═══ Supplied entries
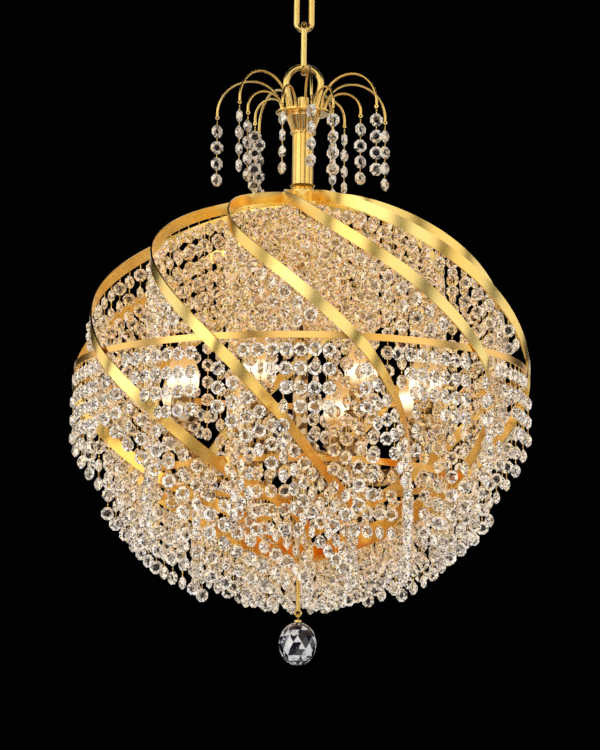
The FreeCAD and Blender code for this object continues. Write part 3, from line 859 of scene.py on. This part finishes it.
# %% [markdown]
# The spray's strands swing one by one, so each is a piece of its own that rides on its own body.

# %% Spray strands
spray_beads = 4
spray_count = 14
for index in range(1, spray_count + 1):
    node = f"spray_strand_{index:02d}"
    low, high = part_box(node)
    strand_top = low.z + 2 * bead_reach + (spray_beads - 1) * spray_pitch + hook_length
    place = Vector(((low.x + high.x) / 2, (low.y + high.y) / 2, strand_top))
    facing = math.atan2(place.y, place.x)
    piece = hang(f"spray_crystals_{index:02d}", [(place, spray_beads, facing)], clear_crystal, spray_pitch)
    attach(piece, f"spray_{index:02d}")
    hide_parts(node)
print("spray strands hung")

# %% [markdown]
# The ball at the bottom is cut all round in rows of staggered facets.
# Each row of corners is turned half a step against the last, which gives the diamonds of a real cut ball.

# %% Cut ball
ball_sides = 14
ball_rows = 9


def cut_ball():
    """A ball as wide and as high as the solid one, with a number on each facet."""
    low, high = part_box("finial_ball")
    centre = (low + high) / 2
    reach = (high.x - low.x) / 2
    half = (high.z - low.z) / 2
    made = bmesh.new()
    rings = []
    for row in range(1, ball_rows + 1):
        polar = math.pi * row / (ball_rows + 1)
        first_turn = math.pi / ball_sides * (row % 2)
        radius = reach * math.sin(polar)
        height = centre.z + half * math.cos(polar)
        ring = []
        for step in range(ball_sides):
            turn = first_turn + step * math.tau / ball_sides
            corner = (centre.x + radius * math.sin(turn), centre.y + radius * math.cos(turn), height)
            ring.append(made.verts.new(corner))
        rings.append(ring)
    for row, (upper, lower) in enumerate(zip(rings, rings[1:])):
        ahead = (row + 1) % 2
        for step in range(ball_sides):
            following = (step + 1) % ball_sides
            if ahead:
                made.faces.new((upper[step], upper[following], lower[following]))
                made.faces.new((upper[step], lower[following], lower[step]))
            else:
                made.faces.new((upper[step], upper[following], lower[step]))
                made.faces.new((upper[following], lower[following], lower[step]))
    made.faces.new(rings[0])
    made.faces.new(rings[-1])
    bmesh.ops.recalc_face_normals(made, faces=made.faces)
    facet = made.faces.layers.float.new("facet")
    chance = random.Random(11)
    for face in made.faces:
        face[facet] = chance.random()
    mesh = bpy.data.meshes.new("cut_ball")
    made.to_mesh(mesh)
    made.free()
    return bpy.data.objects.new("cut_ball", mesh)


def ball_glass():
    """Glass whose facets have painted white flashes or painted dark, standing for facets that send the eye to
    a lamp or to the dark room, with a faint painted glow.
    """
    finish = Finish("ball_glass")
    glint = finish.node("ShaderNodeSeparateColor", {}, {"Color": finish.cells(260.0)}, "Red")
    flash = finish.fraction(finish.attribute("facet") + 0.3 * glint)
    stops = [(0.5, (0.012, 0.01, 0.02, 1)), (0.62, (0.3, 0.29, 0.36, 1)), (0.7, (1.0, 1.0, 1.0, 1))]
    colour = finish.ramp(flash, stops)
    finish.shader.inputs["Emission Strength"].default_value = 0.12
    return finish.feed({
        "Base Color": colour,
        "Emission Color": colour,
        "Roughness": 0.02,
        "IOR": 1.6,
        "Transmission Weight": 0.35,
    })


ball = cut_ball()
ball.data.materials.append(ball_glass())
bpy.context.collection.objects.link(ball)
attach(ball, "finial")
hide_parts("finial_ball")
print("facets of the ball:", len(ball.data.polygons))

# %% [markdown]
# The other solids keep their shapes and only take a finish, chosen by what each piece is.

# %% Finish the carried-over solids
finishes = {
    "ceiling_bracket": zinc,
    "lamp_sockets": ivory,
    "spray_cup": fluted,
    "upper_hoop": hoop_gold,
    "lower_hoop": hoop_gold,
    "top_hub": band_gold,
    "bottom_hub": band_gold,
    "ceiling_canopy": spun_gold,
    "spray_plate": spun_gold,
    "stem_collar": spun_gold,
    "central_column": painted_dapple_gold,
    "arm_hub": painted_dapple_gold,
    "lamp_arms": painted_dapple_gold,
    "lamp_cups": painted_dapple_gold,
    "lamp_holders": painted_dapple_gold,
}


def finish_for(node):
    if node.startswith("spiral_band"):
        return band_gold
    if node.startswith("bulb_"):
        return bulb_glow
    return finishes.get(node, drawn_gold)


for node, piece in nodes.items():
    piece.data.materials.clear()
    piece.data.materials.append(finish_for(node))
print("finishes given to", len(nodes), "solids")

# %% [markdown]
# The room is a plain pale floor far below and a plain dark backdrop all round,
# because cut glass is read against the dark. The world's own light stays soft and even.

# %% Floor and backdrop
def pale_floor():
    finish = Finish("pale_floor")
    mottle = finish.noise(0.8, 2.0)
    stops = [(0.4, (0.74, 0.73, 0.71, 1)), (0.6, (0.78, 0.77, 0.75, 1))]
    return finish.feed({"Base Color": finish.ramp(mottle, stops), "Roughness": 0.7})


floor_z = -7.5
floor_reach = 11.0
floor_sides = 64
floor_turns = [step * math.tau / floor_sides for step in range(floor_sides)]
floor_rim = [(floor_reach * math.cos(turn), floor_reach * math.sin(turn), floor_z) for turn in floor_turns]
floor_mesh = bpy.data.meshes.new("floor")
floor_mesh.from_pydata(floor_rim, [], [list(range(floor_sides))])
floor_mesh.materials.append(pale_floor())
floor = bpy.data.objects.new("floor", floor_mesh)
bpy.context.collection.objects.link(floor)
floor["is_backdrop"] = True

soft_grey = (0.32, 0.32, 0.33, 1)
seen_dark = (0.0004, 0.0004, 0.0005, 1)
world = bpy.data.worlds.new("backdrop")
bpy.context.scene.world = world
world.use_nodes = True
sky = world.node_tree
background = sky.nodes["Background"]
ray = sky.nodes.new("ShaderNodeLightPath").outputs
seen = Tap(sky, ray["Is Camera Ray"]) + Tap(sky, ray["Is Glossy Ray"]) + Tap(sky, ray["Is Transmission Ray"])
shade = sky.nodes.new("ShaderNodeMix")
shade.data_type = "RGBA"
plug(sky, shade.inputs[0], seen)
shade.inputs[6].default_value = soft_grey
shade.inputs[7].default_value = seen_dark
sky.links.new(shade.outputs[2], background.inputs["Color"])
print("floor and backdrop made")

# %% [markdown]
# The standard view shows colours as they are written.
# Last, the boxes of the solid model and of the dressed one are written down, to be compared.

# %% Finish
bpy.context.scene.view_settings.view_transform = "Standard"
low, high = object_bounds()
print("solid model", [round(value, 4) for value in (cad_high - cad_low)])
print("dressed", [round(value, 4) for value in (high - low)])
══════
═══ Supplied entries
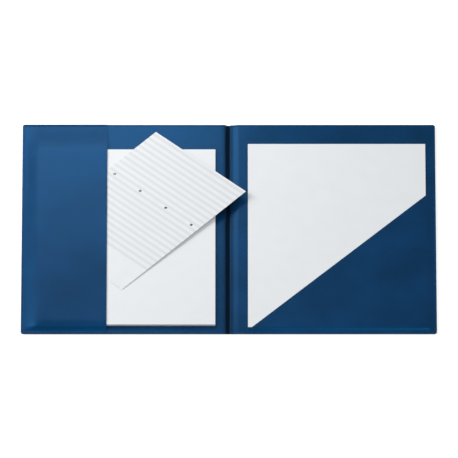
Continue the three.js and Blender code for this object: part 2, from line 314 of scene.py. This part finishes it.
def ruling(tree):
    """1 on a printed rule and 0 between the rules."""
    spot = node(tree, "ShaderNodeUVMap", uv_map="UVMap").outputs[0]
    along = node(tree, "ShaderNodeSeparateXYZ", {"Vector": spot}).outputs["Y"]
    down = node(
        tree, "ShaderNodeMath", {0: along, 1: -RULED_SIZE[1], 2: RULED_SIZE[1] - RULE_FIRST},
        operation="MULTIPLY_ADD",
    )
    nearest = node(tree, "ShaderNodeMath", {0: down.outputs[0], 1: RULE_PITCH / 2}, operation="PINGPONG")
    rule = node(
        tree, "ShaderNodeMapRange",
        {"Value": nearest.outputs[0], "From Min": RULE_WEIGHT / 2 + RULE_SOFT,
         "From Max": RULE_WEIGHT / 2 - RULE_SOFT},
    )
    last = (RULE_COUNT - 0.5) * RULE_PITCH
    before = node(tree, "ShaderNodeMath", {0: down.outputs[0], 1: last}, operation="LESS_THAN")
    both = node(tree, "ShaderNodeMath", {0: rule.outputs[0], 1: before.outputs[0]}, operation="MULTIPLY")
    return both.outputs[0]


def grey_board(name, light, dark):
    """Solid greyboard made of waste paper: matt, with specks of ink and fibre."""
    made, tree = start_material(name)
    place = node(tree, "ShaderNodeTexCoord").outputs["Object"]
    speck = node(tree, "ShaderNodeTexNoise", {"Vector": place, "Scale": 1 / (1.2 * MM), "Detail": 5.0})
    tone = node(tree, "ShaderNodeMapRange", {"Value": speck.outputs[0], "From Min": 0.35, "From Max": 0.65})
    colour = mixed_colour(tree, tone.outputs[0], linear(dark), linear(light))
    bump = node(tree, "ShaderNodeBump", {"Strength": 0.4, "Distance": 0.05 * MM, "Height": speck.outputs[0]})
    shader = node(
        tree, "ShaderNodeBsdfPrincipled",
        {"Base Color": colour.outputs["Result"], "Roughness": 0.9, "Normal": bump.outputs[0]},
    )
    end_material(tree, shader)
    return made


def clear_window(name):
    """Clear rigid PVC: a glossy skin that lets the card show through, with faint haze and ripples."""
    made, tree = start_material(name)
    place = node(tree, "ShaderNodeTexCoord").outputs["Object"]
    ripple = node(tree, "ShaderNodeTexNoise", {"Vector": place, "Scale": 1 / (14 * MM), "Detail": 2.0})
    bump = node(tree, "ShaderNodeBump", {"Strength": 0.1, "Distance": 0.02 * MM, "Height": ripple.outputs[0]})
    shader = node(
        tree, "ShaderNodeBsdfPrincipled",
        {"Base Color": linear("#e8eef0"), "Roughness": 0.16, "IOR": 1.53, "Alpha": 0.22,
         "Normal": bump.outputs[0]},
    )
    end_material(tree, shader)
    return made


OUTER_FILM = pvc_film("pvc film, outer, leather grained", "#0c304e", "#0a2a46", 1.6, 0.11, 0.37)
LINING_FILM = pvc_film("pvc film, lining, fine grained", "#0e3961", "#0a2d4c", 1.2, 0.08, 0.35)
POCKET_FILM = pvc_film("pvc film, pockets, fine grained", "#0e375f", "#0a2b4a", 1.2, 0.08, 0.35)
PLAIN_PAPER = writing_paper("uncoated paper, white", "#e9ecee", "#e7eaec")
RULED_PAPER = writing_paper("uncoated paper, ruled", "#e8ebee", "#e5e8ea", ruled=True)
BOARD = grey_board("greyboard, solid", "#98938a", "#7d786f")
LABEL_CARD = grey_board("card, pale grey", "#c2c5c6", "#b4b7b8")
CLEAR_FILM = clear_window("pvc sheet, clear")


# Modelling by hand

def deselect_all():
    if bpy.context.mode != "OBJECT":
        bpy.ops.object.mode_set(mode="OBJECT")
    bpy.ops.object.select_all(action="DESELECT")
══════
> **Task to carry out**
Tally the lines containing "This". Provide the number without any other words.

> **Reply to the exercise**
2